As their country prospers, wealthy Chinese have begun to pamper and dress up their pets. Many pet grooming salons, especially for dogs, have sprung up. These salons offer pedicures, rose petal bubble baths, massages, dyeing and other pet pampering services.

New stars among the dogs are created using Hollywood hair design ideas, such as pony tails, spikes, braids and Mohawk.

An ordinary dog grooming session will take two to three hours, costing anything between 50-500 yuan. The statistics gathered by the Beijing Association of Small Animal Protection shows that the Beijingers spent 500 million yuan per annum on pets.

Creative colouring of pets

Dyeing of pets has been practised in China for quite some years. However, dyeing them to resemble some other wild animals started only in mid-2010 in Beijing.

In a Chinese pet store, pets are turned into exotic wildlife in the new fad.
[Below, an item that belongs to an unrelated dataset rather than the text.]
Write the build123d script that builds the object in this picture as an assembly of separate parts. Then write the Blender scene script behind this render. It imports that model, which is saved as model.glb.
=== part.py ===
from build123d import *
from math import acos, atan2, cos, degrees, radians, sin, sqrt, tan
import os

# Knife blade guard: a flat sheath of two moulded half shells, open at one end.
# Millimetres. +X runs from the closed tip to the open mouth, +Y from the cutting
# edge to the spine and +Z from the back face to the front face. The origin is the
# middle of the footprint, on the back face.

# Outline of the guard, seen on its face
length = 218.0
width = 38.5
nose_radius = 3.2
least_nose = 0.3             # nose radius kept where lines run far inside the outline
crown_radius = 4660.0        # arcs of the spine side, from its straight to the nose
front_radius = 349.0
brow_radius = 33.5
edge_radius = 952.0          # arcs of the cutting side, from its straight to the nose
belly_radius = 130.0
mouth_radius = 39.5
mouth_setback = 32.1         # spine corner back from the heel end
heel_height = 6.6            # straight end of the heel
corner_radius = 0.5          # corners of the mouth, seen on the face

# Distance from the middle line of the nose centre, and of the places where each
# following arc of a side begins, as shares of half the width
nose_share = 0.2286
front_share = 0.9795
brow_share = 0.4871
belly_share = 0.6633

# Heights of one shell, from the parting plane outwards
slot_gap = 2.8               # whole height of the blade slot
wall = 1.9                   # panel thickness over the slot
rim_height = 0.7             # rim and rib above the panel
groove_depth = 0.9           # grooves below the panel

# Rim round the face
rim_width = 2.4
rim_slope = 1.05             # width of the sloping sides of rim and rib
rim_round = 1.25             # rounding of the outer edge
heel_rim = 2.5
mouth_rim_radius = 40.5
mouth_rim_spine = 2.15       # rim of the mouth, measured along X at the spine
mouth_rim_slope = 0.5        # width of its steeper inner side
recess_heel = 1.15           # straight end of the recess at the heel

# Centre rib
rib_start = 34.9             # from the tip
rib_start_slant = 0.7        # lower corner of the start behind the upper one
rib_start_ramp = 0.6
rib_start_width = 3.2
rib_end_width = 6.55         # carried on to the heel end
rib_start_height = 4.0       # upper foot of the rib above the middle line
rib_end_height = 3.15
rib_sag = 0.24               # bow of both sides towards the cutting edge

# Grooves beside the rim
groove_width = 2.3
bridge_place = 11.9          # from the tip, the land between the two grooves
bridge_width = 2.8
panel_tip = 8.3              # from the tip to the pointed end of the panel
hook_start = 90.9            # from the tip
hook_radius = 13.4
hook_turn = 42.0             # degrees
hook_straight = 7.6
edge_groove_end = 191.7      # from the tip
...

The colours and looks of the dogs are manipulated in such a way that they look like other animals.

You can find dogs, ranging from golden retrievers to Pekingese, being groomed to look like a panda, a ferocious tiger, a zebra, and even Spider-Man/Woman or Ninja-Turtle.

One of the most popular trends is to create the panda-dog, as the giant panda is China’s treasure. The tiger-dog is also a favourite among pet owners.
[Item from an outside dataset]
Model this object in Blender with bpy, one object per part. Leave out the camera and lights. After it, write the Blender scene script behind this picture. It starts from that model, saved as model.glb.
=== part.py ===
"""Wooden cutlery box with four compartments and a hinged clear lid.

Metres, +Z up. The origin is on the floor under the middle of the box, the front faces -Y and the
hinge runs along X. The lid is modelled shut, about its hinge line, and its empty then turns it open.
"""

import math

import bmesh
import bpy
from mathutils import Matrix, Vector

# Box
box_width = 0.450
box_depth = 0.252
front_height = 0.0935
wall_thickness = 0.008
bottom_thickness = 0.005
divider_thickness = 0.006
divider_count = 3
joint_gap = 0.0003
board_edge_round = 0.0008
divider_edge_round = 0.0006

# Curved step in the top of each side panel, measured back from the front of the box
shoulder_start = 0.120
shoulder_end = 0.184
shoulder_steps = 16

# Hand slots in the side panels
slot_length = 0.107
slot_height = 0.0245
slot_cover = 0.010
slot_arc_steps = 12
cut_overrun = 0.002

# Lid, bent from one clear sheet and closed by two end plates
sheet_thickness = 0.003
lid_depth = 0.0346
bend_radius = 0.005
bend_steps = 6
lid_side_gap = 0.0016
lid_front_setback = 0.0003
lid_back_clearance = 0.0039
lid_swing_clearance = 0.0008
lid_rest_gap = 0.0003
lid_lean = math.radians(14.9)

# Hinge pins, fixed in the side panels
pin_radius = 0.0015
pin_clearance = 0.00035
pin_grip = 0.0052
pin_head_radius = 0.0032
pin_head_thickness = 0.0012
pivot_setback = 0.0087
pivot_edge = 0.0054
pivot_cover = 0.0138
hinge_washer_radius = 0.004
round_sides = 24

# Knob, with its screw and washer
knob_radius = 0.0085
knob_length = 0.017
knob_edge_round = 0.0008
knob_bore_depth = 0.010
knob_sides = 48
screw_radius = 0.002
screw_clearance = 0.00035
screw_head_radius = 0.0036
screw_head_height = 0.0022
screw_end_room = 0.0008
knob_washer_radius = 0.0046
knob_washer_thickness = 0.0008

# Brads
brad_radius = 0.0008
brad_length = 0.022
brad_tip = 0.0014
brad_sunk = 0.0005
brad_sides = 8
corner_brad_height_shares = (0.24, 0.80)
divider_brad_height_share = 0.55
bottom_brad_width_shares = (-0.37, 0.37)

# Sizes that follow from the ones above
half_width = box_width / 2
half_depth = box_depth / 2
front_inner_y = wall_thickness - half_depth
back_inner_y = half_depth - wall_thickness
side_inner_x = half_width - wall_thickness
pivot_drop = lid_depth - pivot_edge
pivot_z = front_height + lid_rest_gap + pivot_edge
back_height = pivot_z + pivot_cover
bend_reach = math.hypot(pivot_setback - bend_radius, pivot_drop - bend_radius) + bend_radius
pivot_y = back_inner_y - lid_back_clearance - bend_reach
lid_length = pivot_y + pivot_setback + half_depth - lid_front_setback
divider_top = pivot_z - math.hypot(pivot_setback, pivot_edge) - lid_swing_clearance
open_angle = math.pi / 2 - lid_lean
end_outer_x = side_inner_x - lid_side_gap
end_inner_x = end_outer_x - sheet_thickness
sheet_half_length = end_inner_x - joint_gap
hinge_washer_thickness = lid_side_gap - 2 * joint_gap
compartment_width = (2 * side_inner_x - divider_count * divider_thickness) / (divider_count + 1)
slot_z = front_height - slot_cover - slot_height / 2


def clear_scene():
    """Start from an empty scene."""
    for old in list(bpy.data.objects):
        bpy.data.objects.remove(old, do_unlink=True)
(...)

However, such dog grooming service is not cheap. A full-body dyeing will cost the pet owner US$300. The whole process will take five hours to complete and can last only for six months or so.

Concern over pet’s well-being

Some Chinese veterinarians have warned that hair dyes and colouring for pets are relatively new products in China. There may not be proper regulation as yet for this industry.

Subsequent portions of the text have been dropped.